[START Raw data]
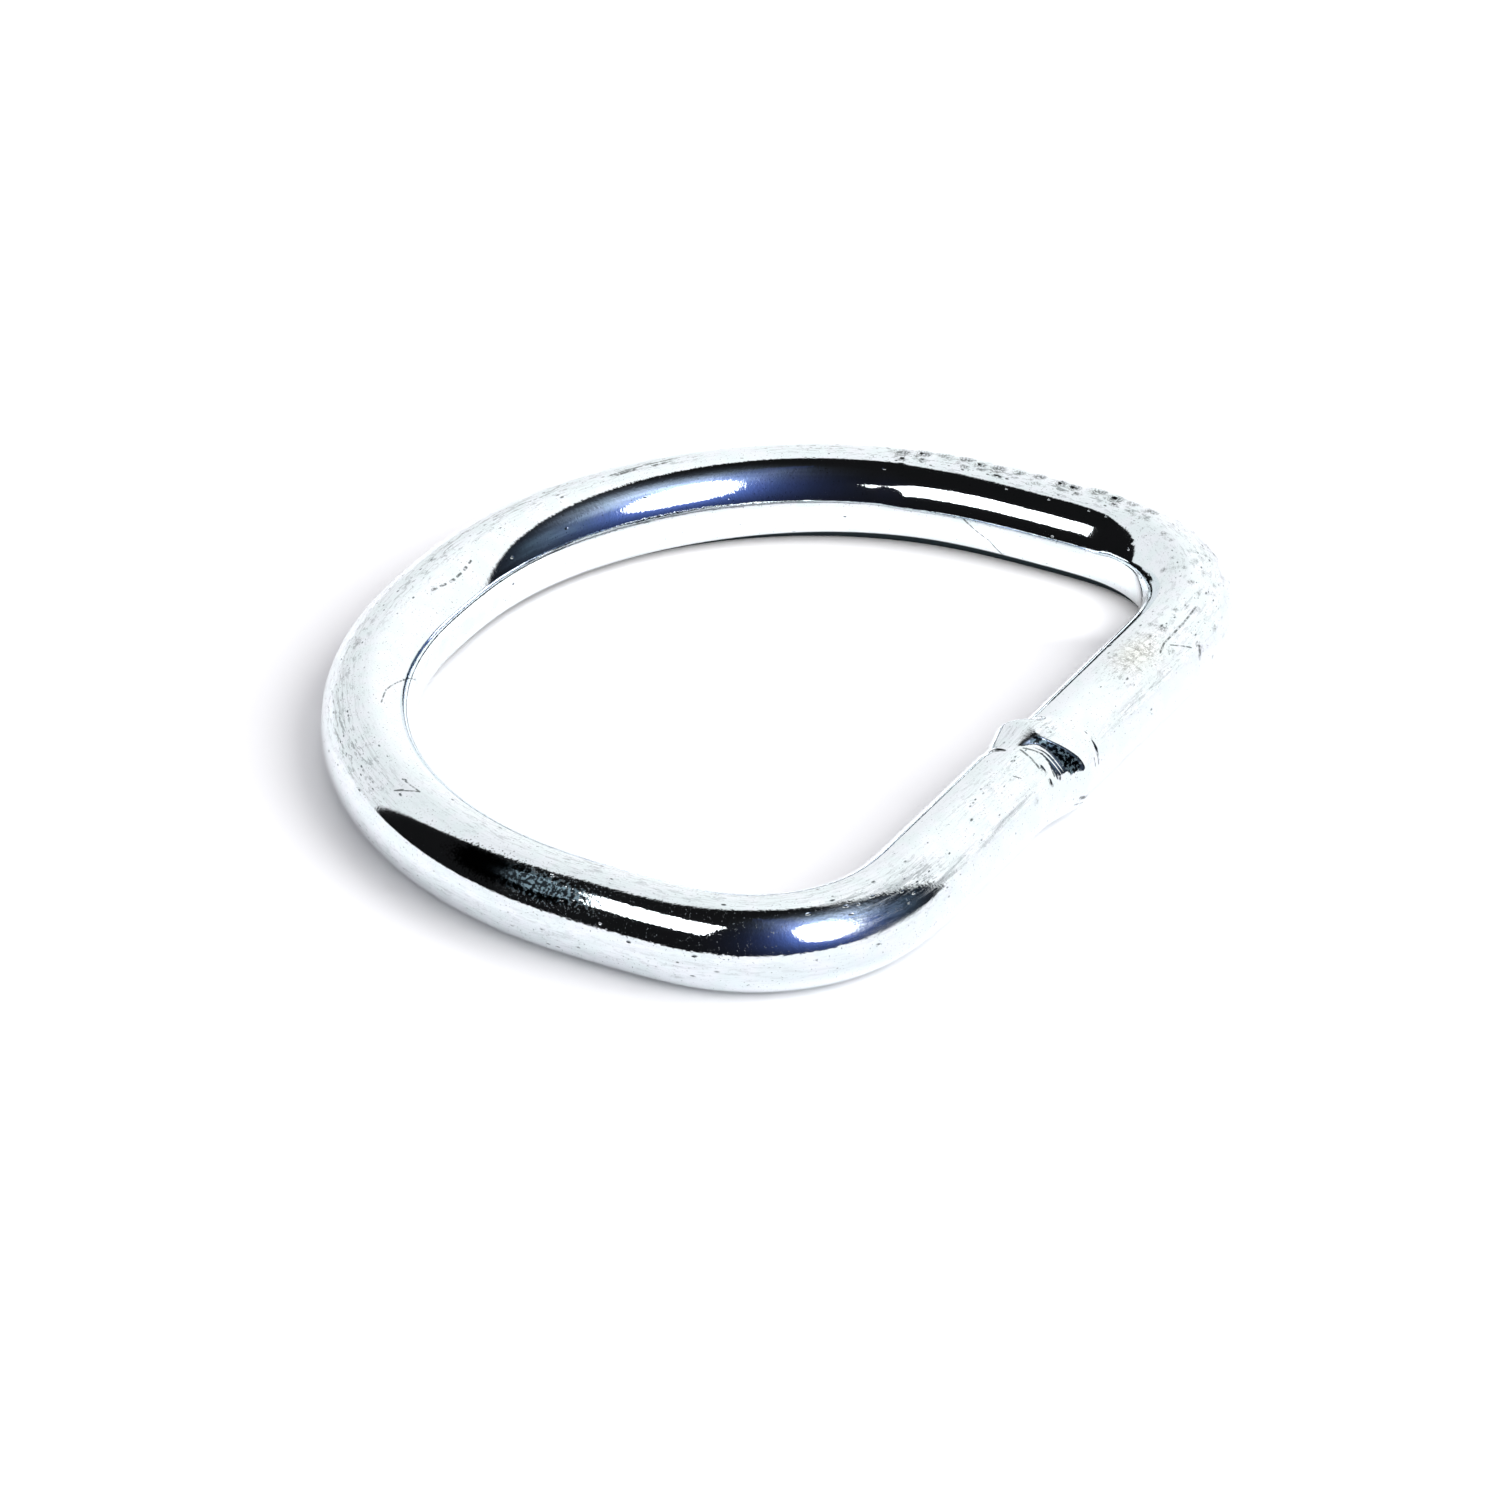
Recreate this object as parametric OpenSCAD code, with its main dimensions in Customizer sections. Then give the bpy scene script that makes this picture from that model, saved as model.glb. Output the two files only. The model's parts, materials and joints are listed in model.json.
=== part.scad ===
// Welded D ring of round steel wire, lying flat.
// The straight bar runs along X, the crown points along +Y, and the ring rests on z = 0.
// The origin is at the middle of the ring's outline, on the surface that it rests on.

/* [Ring] */
// Clear width between the legs
inside_w = 50; // [48:0.5:60]
// Clear depth from the bar to the crown
inside_d = 37; // [32:0.5:45]
// Diameter of the wire
wire_d = 6; // [4:0.25:8]

/* [Bends] */
// Inside radius of the two bends at the ends of the bar
bend_r = 7; // [4:0.25:8]
// Inside radius of the two shoulders, between the legs and the crown
shoulder_r = 23.5; // [18:0.25:24]

/* [Weld] */
// Place of the joint between the wire's two ends, along the bar from its middle
weld_x = -1.2; // [-6:0.1:6]
// Sideways step between the two ends, which don't quite line up
end_step = 0.5; // [0:0.05:0.8]
// Width of the collar of metal that the weld squeezed out
collar_w = 3.8; // [2.4:0.1:6]
// Height of the collar over the wire
collar_h = 0.4; // [0.2:0.05:0.8]
// Shift of the collar towards the inside of the ring
collar_shift = 0.15; // [0:0.05:0.3]
// Number of ridges in the collar
ridge_count = 4; // [1:1:6]
// Depth of the grooves beside the ridges
groove_h = 0.12; // [0.05:0.01:0.18]
// Width of the part of the collar that has ridges, counted from its near edge
ridged_w = 2.2; // [1:0.1:2.3]

/* [Jaw marks] */
// Number of dents that a gripping tool left in a row on top of the far leg
mark_count = 14; // [1:1:16]
// Distance between two dents, along the wire
mark_pitch = 1.36; // [1:0.02:1.5]
// Distance along the wire from the start of the far bend to the first dent
mark_start = 11.6; // [8:0.2:14]
// Radius of the rounded tooth that made each dent
tooth_r = 0.9; // [0.5:0.05:1.4]
// Depth of each dent
mark_h = 0.14; // [0.06:0.01:0.25]

/* [Hidden] */
$fn = 96;

wire_r = wire_d / 2;
leg_x = inside_w / 2 + wire_r;          // from the middle to a leg's centreline
depth = inside_d + wire_d;              // from the bar's centreline to the crown's
bend = bend_r + wire_r;                 // radius of a bend's centreline
shoulder = shoulder_r + wire_r;         // radius of a shoulder's centreline
bar_y = (end_step / 2 - depth) / 2;     // puts the outline's middle at y = 0
crown_y = bar_y + depth;

// A straight length of wire that starts at a point and runs towards +X.
module wire_along_x(start, length) {
    translate([start.x, start.y, wire_r])
        rotate([0, 90, 0])
            cylinder(h = length, r = wire_r);
}

// A straight length of wire that starts at a point and runs towards +Y.
module wire_along_y(start, length) {
    translate([start.x, start.y, wire_r])
        rotate([-90, 0, 0])
            cylinder(h = length, r = wire_r);
}

// A quarter turn of wire about a centre. It starts towards first_angle, seen from the centre.
module quarter_bend(centre, radius, first_angle) {
    translate([centre.x, centre.y, wire_r])
        rotate([0, 0, first_angle])
            rotate_extrude(angle = 90)
                translate([radius, 0])
                    circle(r = wire_r);
}

// Half of the ring on the +X side: half bar, bend, leg, shoulder and half crown.
// line_y is where its bar lies, and joint_x is where that bar starts.
module half_ring(line_y, joint_x) {
    bend_centre = [leg_x - bend, line_y + bend];
    shoulder_centre = [leg_x - shoulder, crown_y - shoulder];
    wire_along_x([joint_x, line_y], bend_centre.x - joint_x);
    quarter_bend(bend_centre, bend, -90);
    wire_along_y([leg_x, bend_centre.y], shoulder_centre.y - bend_centre.y);
    quarter_bend(shoulder_centre, shoulder, 0);
    wire_along_x([0, crown_y], shoulder_centre.x);
}

// Collar of squeezed-out metal round the joint: ridges on its near part, then a smooth taper.
// It is lifted by its own height, so it stands proud on top and is flush underneath.
module weld_collar() {
    top_r = wire_r + collar_h;
    groove_r = top_r - groove_h;
    foot_r = wire_r - collar_h;
    ridge_pitch = ridged_w / ridge_count;
    ridges = [for (i = [0 : ridge_count - 1])
        each [[groove_r, i * ridge_pitch], [top_r, (i + 0.5) * ridge_pitch]]];
    profile = concat(
        [[0, 0], [foot_r, 0]],
        ridges,
        [[groove_r, ridged_w], [foot_r, collar_w], [0, collar_w]]);
    translate([weld_x - collar_w / 2, bar_y + collar_shift, wire_r + collar_h])
        rotate([0, 90, 0])
            rotate_extrude()
                polygon(profile);
}

// Point on the far leg's centreline at a distance along the wire from the start of its bend.
function far_point(along) =
    let (line_y = bar_y - end_step / 2,
         bend_centre = [leg_x - bend, line_y + bend],
         shoulder_centre = [leg_x - shoulder, crown_y - shoulder],
         leg_length = shoulder_centre.y - bend_centre.y,
         degrees_per_mm = 180 / PI,
         up_the_leg = along - bend * 90 / degrees_per_mm,
         bend_angle = along / bend * degrees_per_mm,
         shoulder_angle = (up_the_leg - leg_length) / shoulder * degrees_per_mm)
    up_the_leg < 0 ? bend_centre + bend * [sin(bend_angle), -cos(bend_angle)] :
    up_the_leg < leg_length ? [leg_x, bend_centre.y + up_the_leg] :
    shoulder_centre + shoulder * [cos(shoulder_angle), sin(shoulder_angle)];

// Teeth that press the row of dents into the top of the far leg.
module jaw_teeth() {
    for (i = [0 : mark_count - 1]) {
        spot = far_point(mark_start + i * mark_pitch);
        translate([spot.x, spot.y, wire_d + tooth_r - mark_h])
            sphere(r = tooth_r);
    }
}

// The whole ring, one piece of metal.
module ring() {
    color([0.82, 0.84, 0.87])
        difference() {
            union() {
                half_ring(bar_y - end_step / 2, weld_x);
                mirror([1, 0, 0])
                    half_ring(bar_y + end_step / 2, -weld_x);
                weld_collar();
            }
            jaw_teeth();
        }
}

ring();
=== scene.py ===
"""Looks of a welded D ring of round steel wire with bright zinc plating, lying on a pale floor.

Lengths are millimetres up to the mesh, which is made in metres. A place on the wire has two values.
along is the distance round the ring, from the middle of the bar towards +X. turn is the angle round
the wire in degrees: 0 is the outer side of the ring, 90 the top and 180 the inner side.
"""
import json
import math
import random

import bpy
import numpy as np
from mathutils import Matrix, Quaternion, Vector, noise


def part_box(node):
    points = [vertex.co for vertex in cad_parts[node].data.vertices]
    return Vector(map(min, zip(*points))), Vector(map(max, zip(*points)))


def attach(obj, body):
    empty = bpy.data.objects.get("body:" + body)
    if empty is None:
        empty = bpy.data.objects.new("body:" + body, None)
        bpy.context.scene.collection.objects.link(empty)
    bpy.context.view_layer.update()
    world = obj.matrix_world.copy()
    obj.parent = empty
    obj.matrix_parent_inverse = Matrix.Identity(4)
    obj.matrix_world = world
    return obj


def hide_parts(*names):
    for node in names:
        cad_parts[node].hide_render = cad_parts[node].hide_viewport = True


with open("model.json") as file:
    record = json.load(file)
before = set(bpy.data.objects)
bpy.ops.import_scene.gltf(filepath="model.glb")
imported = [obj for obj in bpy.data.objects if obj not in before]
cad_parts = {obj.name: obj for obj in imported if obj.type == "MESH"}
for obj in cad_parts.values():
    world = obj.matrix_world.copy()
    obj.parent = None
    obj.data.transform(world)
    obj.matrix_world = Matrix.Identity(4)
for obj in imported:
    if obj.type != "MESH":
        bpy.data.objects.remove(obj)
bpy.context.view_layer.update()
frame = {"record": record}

MM = 0.001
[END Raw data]
> [Task brief]:
Exactly repeat the lines above, from the opening line through the one with "shoulder_r = 23.5; // [18:0.25:24]", and include nothing else.

> [Worked solution]:
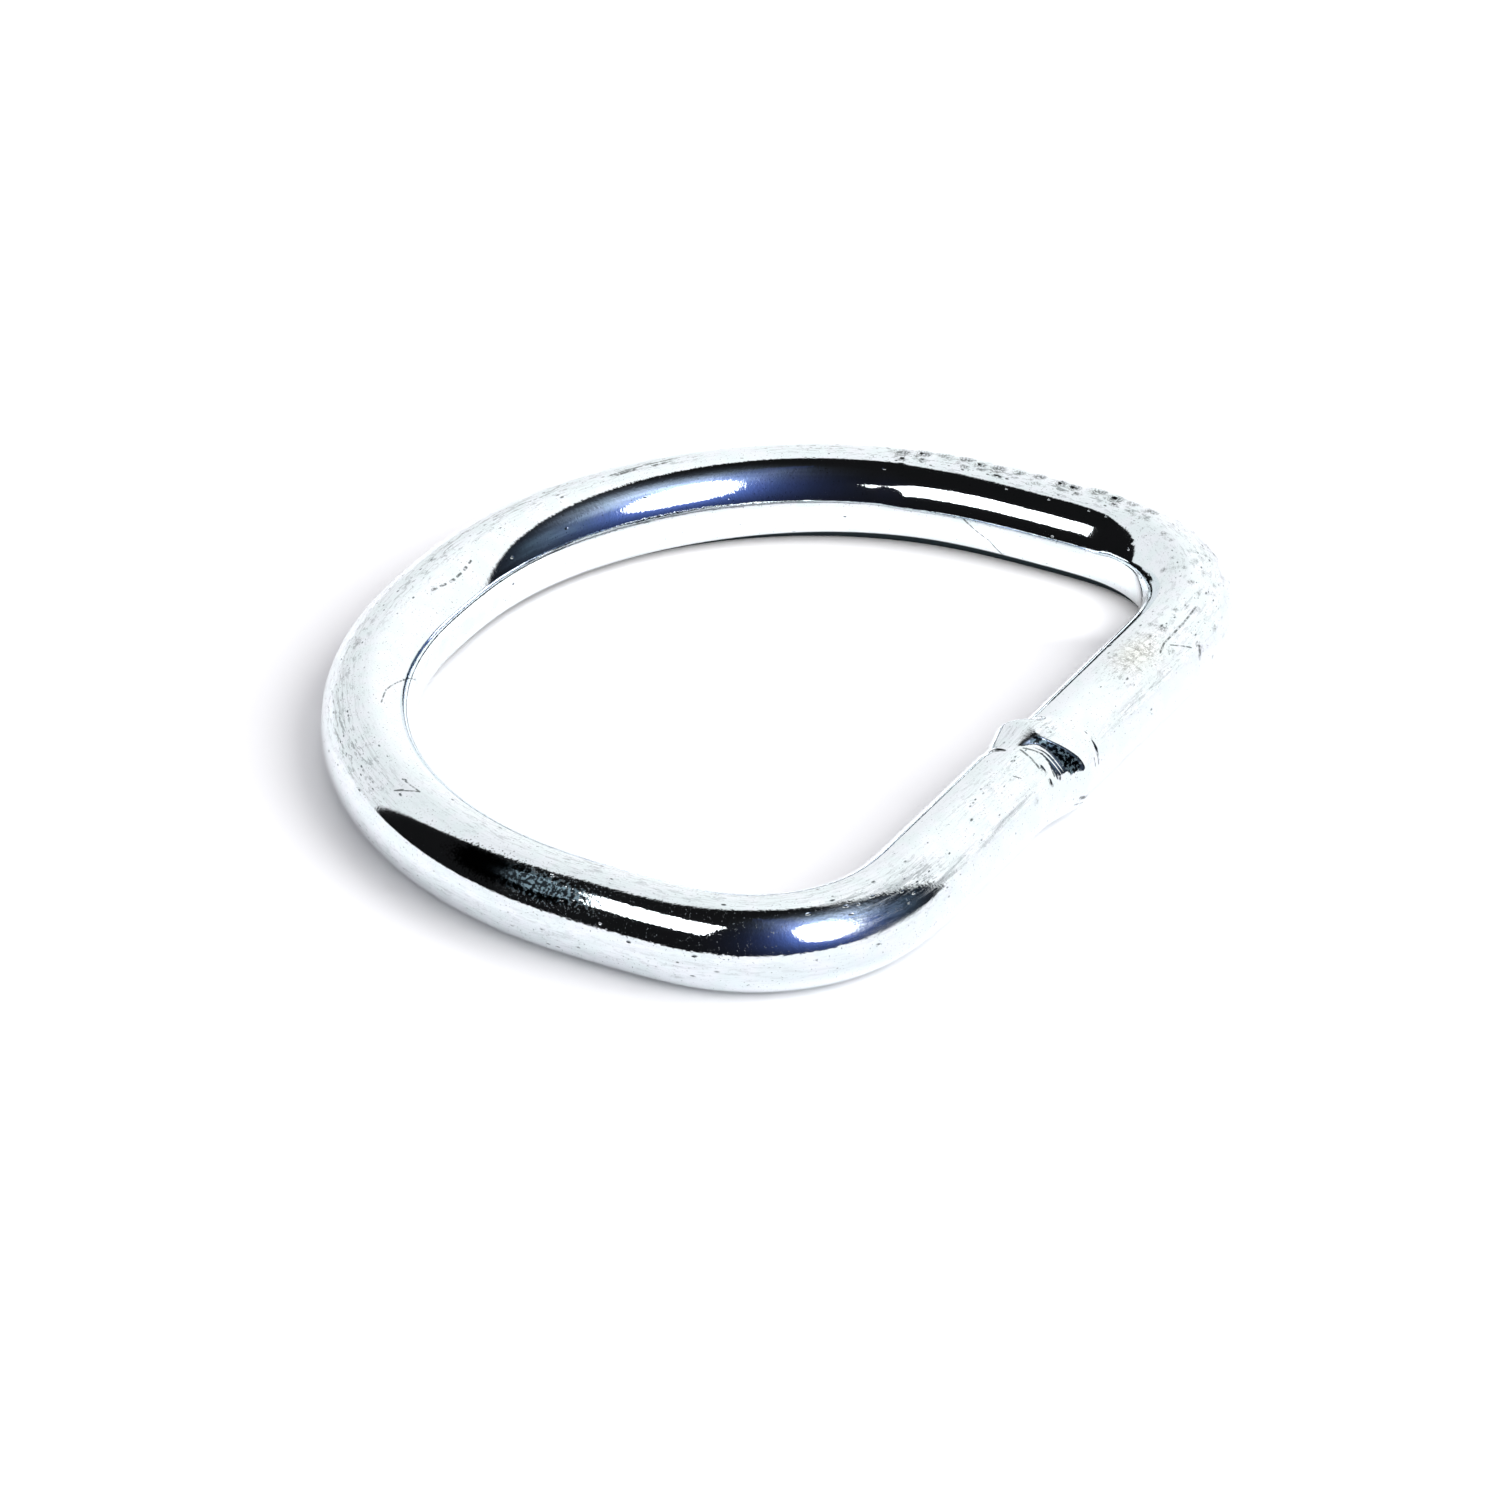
Recreate this object as parametric OpenSCAD code, with its main dimensions in Customizer sections. Then give the bpy scene script that makes this picture from that model, saved as model.glb. Output the two files only. The model's parts, materials and joints are listed in model.json.
=== part.scad ===
// Welded D ring of round steel wire, lying flat.
// The straight bar runs along X, the crown points along +Y, and the ring rests on z = 0.
// The origin is at the middle of the ring's outline, on the surface that it rests on.

/* [Ring] */
// Clear width between the legs
inside_w = 50; // [48:0.5:60]
// Clear depth from the bar to the crown
inside_d = 37; // [32:0.5:45]
// Diameter of the wire
wire_d = 6; // [4:0.25:8]

/* [Bends] */
// Inside radius of the two bends at the ends of the bar
bend_r = 7; // [4:0.25:8]
// Inside radius of the two shoulders, between the legs and the crown
shoulder_r = 23.5; // [18:0.25:24]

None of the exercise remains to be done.